We walk by faith in a faithful God, and not by sight – or feelings (2 Corinthians 5:7). Christian faith is the foundation, the substance , the assurance (hypostasis, Greek) of things hoped for and the incontrovertible evidence of things not seen (Hebrews 11:1).

Or felt.

Note also what the Church teaches about faith and feelings: Since it belongs to the supernatural order, grace escapes our experience and cannot be known except by faith. We cannot therefore rely on our feelings or our works to conclude that we are justified and saved. . . . (Catechism of the Catholic Church, paragraph 2005)

And again: Our Lord tied the forgiveness of sins to faith (my emphasis) and Baptism: "Go into all the world and preach the gospel to the whole creation. He who believes and is baptized will be saved" . . . . (Catechism of the Catholic Church, paragraph 977).

Note how the Church focuses on faith, not feelings.

Perhaps, and I am only guessing here, perhaps the reason some people –  including radio teachers of ‘theology’ – focus so much attention of feelings instead of faith is because  while faith depends first and foremost on the grace of God, maturing faith is a function of frequent and humble participation in the Sacraments, and a broad familiarity with the Scriptures. “Faith,” St. Paul wrote to the church at Rome, “comes by hearing, and hearing by the word of Christ” (Romans 10:17). But developing that kind of comfort level with Scriptures takes time. And effort. And perseverance. Lazing back into the comfortable bosom of feelings doesn’t require any of that hard stuff.
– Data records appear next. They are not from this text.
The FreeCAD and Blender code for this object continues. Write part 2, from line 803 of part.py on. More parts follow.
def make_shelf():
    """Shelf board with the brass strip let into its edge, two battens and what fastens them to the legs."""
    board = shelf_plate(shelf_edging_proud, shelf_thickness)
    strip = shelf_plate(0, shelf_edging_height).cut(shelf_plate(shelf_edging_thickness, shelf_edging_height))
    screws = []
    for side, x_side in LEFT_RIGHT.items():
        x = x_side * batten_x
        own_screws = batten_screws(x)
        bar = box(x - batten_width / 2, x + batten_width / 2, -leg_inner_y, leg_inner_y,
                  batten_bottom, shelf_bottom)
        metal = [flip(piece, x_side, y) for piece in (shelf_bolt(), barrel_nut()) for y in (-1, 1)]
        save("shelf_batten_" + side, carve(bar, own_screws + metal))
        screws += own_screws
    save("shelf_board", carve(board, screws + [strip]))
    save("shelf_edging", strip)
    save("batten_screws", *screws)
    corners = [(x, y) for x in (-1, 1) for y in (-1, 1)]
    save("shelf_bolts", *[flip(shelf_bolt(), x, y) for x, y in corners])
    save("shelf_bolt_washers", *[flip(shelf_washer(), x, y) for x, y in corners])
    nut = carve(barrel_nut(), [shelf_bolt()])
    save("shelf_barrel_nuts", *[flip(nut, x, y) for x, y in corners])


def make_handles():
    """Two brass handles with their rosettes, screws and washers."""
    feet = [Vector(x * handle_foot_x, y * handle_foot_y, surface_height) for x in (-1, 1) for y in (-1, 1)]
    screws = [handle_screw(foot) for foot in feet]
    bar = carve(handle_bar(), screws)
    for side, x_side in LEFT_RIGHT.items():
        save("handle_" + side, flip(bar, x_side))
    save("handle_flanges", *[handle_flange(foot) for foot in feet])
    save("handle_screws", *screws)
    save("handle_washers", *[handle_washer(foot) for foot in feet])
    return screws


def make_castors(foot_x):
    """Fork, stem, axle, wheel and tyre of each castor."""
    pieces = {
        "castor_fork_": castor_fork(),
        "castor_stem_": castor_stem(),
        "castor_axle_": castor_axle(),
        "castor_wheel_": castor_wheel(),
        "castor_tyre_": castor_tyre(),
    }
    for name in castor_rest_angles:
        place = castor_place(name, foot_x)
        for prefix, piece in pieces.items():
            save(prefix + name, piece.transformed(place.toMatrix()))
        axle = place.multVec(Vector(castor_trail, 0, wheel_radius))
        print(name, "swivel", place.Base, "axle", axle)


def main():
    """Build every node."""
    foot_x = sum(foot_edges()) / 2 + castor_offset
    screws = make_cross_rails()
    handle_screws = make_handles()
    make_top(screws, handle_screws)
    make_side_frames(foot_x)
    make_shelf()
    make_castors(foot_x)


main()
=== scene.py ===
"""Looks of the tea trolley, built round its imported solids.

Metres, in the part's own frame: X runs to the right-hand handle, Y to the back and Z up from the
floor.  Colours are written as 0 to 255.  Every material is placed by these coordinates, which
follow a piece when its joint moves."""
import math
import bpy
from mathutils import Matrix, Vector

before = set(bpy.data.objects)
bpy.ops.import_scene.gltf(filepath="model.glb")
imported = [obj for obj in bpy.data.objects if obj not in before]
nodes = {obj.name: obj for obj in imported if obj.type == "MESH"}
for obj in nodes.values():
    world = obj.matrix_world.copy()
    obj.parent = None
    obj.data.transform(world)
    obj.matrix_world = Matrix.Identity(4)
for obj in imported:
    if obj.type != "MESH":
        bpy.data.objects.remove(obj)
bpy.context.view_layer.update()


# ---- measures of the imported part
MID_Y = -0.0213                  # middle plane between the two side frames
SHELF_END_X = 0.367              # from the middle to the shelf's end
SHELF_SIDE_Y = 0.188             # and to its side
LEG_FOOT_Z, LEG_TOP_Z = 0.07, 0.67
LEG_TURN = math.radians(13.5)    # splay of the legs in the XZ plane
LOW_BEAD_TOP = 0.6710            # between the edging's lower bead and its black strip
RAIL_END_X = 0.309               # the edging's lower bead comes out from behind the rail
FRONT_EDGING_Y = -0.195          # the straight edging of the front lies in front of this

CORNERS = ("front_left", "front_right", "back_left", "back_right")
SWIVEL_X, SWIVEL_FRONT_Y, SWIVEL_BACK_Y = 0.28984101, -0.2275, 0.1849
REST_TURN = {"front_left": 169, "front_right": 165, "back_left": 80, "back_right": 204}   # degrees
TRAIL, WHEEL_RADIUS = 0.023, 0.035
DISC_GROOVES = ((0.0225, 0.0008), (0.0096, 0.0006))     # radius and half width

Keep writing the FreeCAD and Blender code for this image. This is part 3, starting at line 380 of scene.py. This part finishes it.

Jesus cautioned, “The way is wide and easy that leads to destruction. And there are many on that road. On the other hand, the way is narrow and difficult that leads to eternal life. Not so many choose that road” (my paraphrase of Matthew 7:13-14. See also verse 15).

We ought to all be attentive to the road we are on.


Anonymous said...

This is so good. Thank you! I have memories of "going forward at the altar call" to "ask Jesus into my heart" in the Evangelical church of my childhood, before I was ten. Everyone in the children's stories I read at church had this indescribable "feeling" of joy when they were "saved", but even though I was seeking with all my little heart, no kneeling at the rail and praying resulted in such feelings. I was unbaptized, because I would have to give clear evidence that I was "saved" before I would be permitted to be baptized. I finally quit going to that church after Vacation Bible School one summer, when an overburdened (and possibly hormonal) teacher screamed at me and I fled in tears. I decided I could get along just fine without church; all I needed was to read the Bible by myself. Besides, (I thought) I was probably closer to being "saved" than was the teacher who had screamed at me! It wasn't until high school that I finally realized the answer lay in Christian baptism, obedience, and the desire to be like Christ; not in feelings. Of course, the fullness of my epiphany was not realized until forty years later, when I entered the Catholic Church. I thank Our Lord for His grace and mercy, and for the gift of faith. I'm so glad that salvation does not depend on feelings! --- Rosemary

Richard Maffeo said...

What a poignant testimony, Rosemary. And thanks only to God that He rescued you!